• **AVAILABLE DATA**
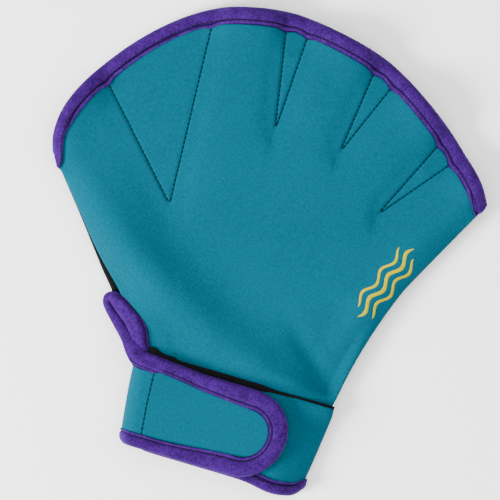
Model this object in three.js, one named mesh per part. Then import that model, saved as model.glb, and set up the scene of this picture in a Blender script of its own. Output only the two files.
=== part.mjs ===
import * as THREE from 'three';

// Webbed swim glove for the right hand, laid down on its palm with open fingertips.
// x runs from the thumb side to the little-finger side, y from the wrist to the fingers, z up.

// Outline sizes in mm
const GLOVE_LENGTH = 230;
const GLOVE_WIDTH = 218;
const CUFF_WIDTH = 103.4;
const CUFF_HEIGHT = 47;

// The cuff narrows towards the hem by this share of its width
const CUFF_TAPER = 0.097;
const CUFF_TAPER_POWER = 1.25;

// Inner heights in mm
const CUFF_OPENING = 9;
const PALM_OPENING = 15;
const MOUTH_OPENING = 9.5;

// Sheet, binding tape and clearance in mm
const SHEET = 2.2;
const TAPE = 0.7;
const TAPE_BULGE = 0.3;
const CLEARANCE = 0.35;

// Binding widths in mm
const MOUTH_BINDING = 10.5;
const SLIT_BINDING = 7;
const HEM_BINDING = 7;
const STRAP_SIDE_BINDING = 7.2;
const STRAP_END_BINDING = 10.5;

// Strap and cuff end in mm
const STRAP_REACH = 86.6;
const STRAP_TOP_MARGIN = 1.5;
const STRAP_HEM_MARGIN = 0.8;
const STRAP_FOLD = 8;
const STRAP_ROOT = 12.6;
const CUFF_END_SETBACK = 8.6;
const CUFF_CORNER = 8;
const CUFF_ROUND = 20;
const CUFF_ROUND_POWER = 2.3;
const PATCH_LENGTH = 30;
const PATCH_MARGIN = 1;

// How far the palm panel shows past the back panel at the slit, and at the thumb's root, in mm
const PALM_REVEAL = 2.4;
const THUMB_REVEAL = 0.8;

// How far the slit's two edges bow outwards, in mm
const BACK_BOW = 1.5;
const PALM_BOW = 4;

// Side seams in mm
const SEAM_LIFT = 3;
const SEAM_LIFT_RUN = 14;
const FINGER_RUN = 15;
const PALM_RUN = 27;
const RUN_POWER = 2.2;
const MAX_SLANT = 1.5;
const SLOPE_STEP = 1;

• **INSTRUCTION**
Quote the listing above from its first line to the line with "const CUFF_TAPER_POWER = 1.25;", inclusive, and add nothing.

• **PROBLEM SOLUTION**
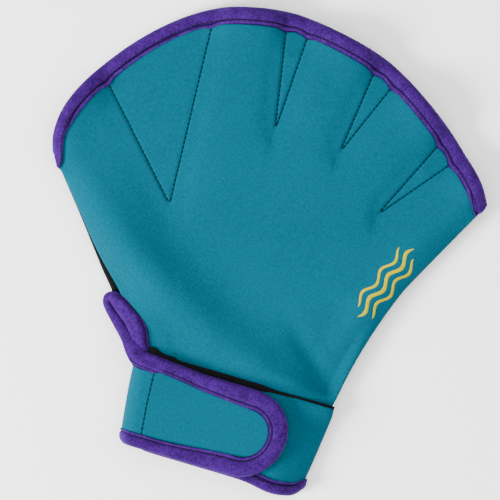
Model this object in three.js, one named mesh per part. Then import that model, saved as model.glb, and set up the scene of this picture in a Blender script of its own. Output only the two files.
=== part.mjs ===
import * as THREE from 'three';

// Webbed swim glove for the right hand, laid down on its palm with open fingertips.
// x runs from the thumb side to the little-finger side, y from the wrist to the fingers, z up.

// Outline sizes in mm
const GLOVE_LENGTH = 230;
const GLOVE_WIDTH = 218;
const CUFF_WIDTH = 103.4;
const CUFF_HEIGHT = 47;

// The cuff narrows towards the hem by this share of its width
const CUFF_TAPER = 0.097;
const CUFF_TAPER_POWER = 1.25;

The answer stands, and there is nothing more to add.